» The exercise: Extract and list every line that contains the word "code".

» Records for the task:
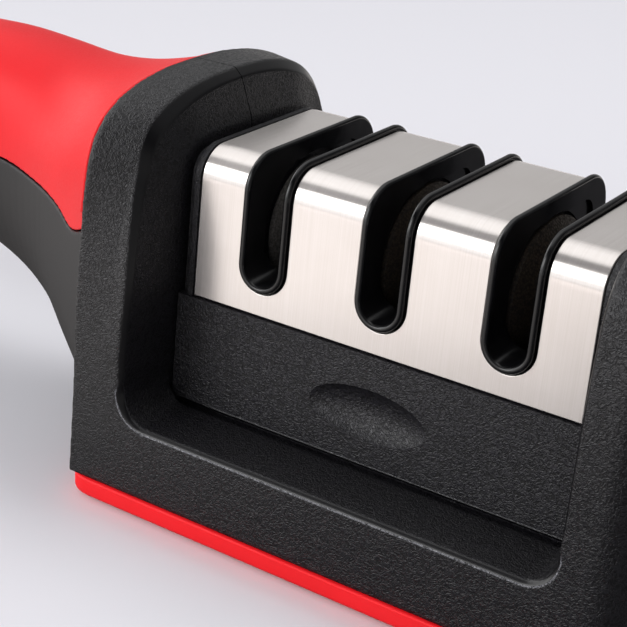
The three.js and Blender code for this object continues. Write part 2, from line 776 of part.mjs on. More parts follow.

--

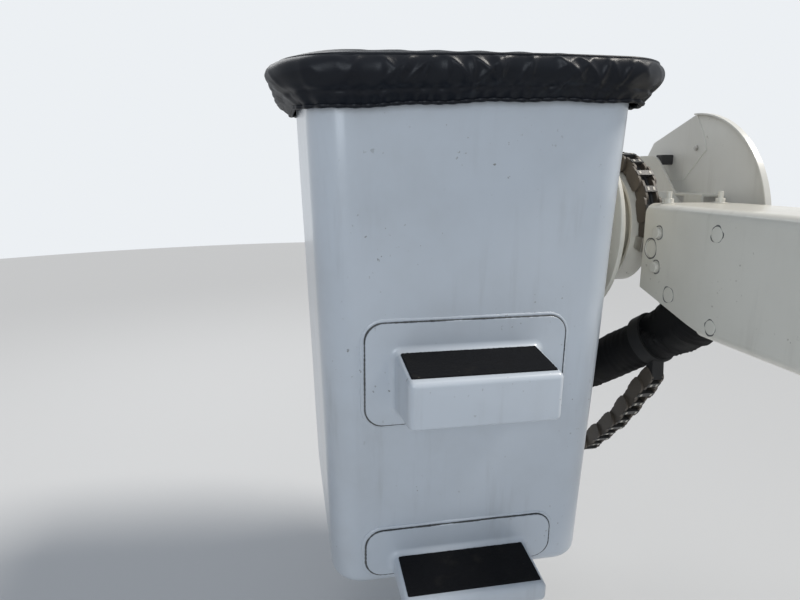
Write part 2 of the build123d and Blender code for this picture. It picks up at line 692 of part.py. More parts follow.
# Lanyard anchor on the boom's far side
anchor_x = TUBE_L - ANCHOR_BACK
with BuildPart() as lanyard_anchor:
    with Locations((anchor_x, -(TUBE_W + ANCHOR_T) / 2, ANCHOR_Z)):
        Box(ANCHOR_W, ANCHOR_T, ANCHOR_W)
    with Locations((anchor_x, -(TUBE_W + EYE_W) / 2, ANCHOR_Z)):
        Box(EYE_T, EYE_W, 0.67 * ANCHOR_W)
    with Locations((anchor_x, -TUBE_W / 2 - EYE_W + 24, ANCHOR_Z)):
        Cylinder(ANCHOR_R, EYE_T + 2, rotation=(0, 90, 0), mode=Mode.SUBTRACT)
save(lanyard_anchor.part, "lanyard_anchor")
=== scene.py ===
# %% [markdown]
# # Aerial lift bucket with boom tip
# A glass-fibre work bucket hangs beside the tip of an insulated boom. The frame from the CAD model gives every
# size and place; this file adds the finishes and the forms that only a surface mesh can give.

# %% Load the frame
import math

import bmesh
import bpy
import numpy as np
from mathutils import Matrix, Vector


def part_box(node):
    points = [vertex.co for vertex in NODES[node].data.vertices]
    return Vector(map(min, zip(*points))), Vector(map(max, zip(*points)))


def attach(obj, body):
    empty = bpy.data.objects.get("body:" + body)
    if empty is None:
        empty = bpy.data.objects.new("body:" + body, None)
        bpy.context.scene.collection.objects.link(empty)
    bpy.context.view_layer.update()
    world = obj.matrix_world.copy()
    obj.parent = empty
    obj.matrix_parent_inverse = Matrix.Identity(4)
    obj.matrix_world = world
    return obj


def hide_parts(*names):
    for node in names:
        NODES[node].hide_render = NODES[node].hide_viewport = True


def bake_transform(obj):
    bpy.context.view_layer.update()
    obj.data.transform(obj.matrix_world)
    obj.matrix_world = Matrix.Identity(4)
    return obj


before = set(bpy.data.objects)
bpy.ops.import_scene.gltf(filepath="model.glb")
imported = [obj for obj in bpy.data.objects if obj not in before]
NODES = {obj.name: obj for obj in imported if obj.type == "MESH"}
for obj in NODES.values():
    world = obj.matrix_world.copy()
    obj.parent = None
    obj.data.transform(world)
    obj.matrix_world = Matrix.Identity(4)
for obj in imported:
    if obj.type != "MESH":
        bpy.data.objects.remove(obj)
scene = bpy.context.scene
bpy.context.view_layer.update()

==

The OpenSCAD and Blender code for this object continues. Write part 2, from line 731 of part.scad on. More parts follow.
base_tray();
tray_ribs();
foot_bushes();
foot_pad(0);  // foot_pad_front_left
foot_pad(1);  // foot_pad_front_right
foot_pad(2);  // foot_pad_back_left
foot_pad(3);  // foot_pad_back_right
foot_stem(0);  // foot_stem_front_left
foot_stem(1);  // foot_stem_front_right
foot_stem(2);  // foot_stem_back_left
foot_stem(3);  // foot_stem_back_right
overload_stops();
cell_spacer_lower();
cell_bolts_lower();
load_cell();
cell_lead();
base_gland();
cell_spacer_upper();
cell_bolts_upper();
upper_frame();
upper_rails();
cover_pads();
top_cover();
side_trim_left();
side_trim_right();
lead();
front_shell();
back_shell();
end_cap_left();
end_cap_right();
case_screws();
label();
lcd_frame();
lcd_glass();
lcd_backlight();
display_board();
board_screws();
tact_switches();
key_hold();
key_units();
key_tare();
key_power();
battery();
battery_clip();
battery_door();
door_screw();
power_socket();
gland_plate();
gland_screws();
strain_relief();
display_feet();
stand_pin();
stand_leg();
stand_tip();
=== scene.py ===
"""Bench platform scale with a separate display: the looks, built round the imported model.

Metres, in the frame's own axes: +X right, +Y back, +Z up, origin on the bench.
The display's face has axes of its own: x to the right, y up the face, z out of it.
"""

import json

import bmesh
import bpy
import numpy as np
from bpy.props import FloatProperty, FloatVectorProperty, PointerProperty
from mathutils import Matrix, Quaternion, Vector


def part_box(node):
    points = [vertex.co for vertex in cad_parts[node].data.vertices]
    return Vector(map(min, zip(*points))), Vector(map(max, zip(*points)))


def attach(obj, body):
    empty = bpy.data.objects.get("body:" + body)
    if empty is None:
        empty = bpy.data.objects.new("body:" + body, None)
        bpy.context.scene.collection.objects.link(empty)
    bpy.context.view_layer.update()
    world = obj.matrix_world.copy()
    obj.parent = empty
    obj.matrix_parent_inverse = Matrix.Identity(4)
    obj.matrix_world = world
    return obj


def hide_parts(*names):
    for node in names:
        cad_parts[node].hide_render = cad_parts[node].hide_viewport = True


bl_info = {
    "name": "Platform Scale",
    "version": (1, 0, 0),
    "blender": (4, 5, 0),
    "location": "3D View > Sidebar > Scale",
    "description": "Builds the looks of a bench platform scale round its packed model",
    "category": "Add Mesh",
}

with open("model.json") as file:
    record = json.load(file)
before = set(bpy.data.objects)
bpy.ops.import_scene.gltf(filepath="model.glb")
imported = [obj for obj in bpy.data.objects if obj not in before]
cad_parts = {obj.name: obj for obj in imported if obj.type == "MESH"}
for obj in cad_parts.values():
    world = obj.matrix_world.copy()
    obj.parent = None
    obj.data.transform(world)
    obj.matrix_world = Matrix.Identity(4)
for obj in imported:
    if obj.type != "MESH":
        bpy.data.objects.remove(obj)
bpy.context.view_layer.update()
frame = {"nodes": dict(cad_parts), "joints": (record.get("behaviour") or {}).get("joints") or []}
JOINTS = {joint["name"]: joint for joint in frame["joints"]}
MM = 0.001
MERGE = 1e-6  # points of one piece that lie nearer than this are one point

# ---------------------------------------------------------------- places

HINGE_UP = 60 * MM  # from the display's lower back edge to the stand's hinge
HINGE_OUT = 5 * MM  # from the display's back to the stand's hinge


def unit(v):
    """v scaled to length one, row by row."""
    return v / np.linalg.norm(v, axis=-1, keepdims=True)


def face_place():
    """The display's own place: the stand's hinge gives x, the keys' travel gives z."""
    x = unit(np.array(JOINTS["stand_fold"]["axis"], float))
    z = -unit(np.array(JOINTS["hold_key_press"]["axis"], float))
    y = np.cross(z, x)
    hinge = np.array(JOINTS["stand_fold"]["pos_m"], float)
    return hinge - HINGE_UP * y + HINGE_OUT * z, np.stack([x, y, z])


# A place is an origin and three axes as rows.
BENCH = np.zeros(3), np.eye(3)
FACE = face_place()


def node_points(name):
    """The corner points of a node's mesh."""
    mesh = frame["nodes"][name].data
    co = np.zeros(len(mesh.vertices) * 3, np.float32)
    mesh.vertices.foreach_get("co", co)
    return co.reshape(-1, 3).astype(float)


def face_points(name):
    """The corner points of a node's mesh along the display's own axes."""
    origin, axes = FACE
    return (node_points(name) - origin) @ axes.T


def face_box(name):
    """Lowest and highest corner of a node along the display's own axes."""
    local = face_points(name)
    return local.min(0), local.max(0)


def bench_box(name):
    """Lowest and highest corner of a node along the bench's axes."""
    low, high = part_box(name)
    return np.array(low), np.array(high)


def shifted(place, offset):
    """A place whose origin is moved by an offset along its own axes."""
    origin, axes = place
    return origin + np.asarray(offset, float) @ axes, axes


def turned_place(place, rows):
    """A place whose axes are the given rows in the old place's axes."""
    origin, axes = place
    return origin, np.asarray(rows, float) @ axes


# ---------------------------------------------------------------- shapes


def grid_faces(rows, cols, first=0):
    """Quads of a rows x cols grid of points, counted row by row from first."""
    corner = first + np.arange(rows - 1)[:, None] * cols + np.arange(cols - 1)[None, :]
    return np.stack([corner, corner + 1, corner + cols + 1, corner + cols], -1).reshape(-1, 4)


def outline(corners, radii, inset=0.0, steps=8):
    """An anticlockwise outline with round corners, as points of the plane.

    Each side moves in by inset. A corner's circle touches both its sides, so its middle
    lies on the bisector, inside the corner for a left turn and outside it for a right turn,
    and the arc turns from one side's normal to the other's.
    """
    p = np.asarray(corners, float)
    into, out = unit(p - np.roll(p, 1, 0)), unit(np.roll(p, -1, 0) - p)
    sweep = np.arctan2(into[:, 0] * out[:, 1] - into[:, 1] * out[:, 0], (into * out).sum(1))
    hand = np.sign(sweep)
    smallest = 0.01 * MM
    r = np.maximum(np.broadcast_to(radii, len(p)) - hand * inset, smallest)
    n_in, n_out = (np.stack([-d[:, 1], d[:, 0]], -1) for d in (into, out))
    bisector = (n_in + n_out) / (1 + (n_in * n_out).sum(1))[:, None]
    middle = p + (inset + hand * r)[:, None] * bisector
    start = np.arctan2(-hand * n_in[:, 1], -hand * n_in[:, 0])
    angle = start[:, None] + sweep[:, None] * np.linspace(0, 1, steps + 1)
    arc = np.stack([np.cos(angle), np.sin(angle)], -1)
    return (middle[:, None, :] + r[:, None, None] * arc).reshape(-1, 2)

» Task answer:
The three.js and Blender code for this object continues. Write part 2, from line 776 of part.mjs on. More parts follow.
Write part 2 of the build123d and Blender code for this picture. It picks up at line 692 of part.py. More parts follow.
The OpenSCAD and Blender code for this object continues. Write part 2, from line 731 of part.scad on. More parts follow.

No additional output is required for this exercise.